Published On: August 3rd, 2021

The data you need to win the Olympics if you go NUTS

When everybody’s moved by the contagious joy of two athletes making history by agreeing to share an Olympic gold medal, the data analyst thinks: “two gold medals for the same competition? is this going to break my dashboard?”

“Can we have two gold? ?”

“Let’s make history, man”#GOLD #Tokyo2020 pic.twitter.com/y2PATi92Jq

— Giuseppe Famà (@FamaNelMondo) August 1, 2021

In my case, I was worried it would break my parsing script. Fortunately, it didn’t, so after a quick check I could share their joy with relief. And then go back to wondering about the fairness of the Olympic medal table.

Armchair sports fans traditionally like to peddle with the Olympic medal table, asking themselves the customary questions… is it fair that the ranking is usually based on who gets the most gold medals? What if the ranking was instead based on some sort of weighted average of the medals? If — say — a gold medal is worth twice as much as a silver, and a silver twice as much as bronze, then would my favourite flag wave at the top of the ranking?

But just changing the value of medals brings you only so far, and the medal table may still look disagreeable. What else can be done to shake it up a bit further?

Being mildly annoyed by the excessive waving of national flags, I decided it would be nice to set up a medal table based on the number of medals won by regions, not by countries.

So… there we go.

Going NUTS, and beyond

How do we attribute a medal to a region? There’s no perfect approach, but place of birth of athletes should be meaningful enough in most cases. So all that is needed is find the place of birth of all medalists, geocode it, associate it with administrative entities of reasonable size, et… voilà!

So here’s how I went about it, considering that I wanted to have data unencumbered by copyright to share the fun.

  1. get all the Olympic medalist by country, sport, and event from the List of 2020 Summer Olympics medal winners available on Wikipedia
  2. parse all the tables on that page to extract the relevant information, including links to the Wikipedia page of each medalist (ultimately, this proved to be the most painful part)
  3. query the Wikipedia API to get the Wikidata ID of each medalist
  4. proceed in the much more data-friendly Wikidata, and get the place of birth of each medalist
  5. get from Wikidata the coordinates of the place of birth of each medalist
  6. match the coordinates to the administrative units where they are located. Data from Wikidata may have some inconsistencies due to different administrative subdivisions around the world, so on top of the ones included in Wikiata I did the geo-matching with NUTS regions — a standardised classification of administrative entities defined by the European Union (here’s a list of countries covered by NUTS, and here’s the geographic dataset for download)
  7. (optional) get from Wikidata all other sorts of data about the medalists or the place where they were born

The dataset

The resulting dataset is now available on GitHub. You can also check out the script used to retrieve the data.
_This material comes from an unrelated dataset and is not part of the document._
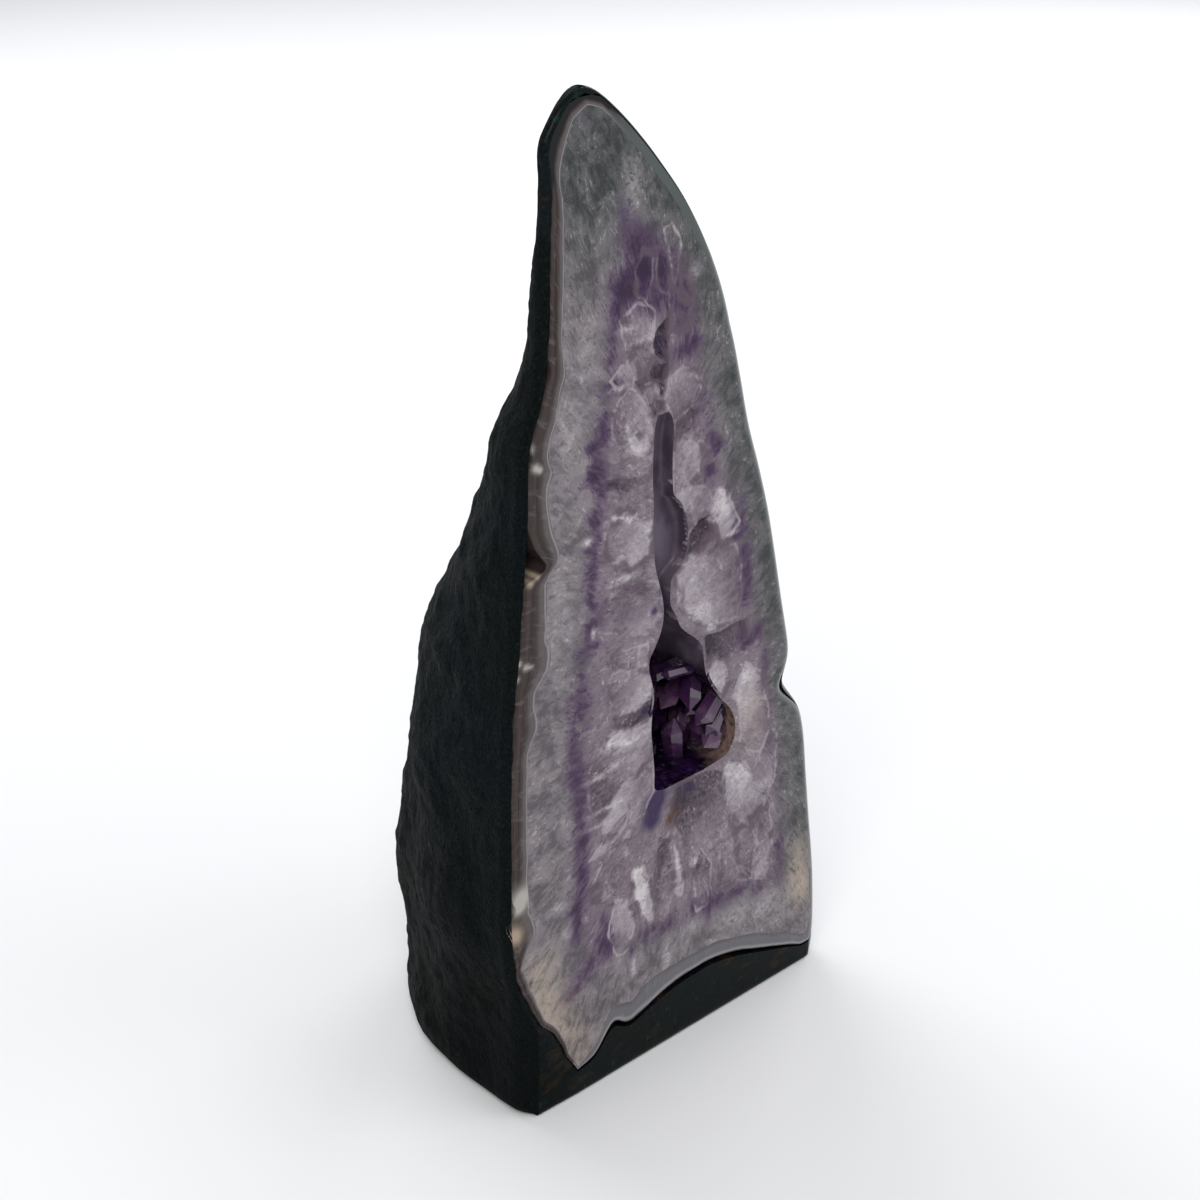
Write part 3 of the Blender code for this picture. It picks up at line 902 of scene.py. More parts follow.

How’s the quality of the dataset? Not too bad, in particular, for Europe, as the place of birth of most medalists is recorded in Wikidata. Globally, Wikidata has recorded the place of birth for about 80 per cent of medalists. It’s a good starting point.

The good news is that you can join the fun! :-)

Of course, you can contribute by adding to Wikidata the missing information, which is often available online.

And then… see who you can place at the top of the medal table by playing around with the data.

You can find the dataset, the code and all details about data parsing in this repository.

If you want to have a quick look at the data based on place of birth, why not head on to our online tool, latlon2map, that makes it easy to explore quickly all tabular data that have a longitude and latitude column. Upload the csv file there, set the right latitude and longitude columns, and you’re good to go.

Screenshot of the web interface of latlon2map

As for me, tired with all the data processing, I took a lazy if controversial approach. I decided that I will count each medal and each medalist the same. Bronze and gold look just as shiny to me. The official table counts just one medal for a team win, but I think that each piece of metal is a piece of joy for the person who brings it home: if eight people row together to get a medal and each can place a medal around their neck, then that’s eight medals for me. And then… let’s see how things go by focusing only on NUTS regions in Europe.

So… here’s my medal table for NUTS2:

Table 1: Total medals by place of birth of medalist at the 2020 Summer Olympics / NUTS2

So what sport is it that folks in Ile-de-France are so good at? Mostly judo and fencing, it appears.

Table 2: Medals by sport for medalists born in Ile-de-France
Map 1: Olympics medals by NUTS2 region

And what if we adjust by population… would the ranking change significantly?

Table 3: Medals per million residents of the NUTS2 region where each medalist at the 2020 Summer Olympics was born / NUTS2

I like this one. I like lazy summer afternoons.

If you want to play around with this dataset or expand on it, you can download it as a .csv file from this repository, where you find also a detailed description of the procedure used to generate it.

P.S. The data in this post have been last updated on: 2021–08–03 15:14:28.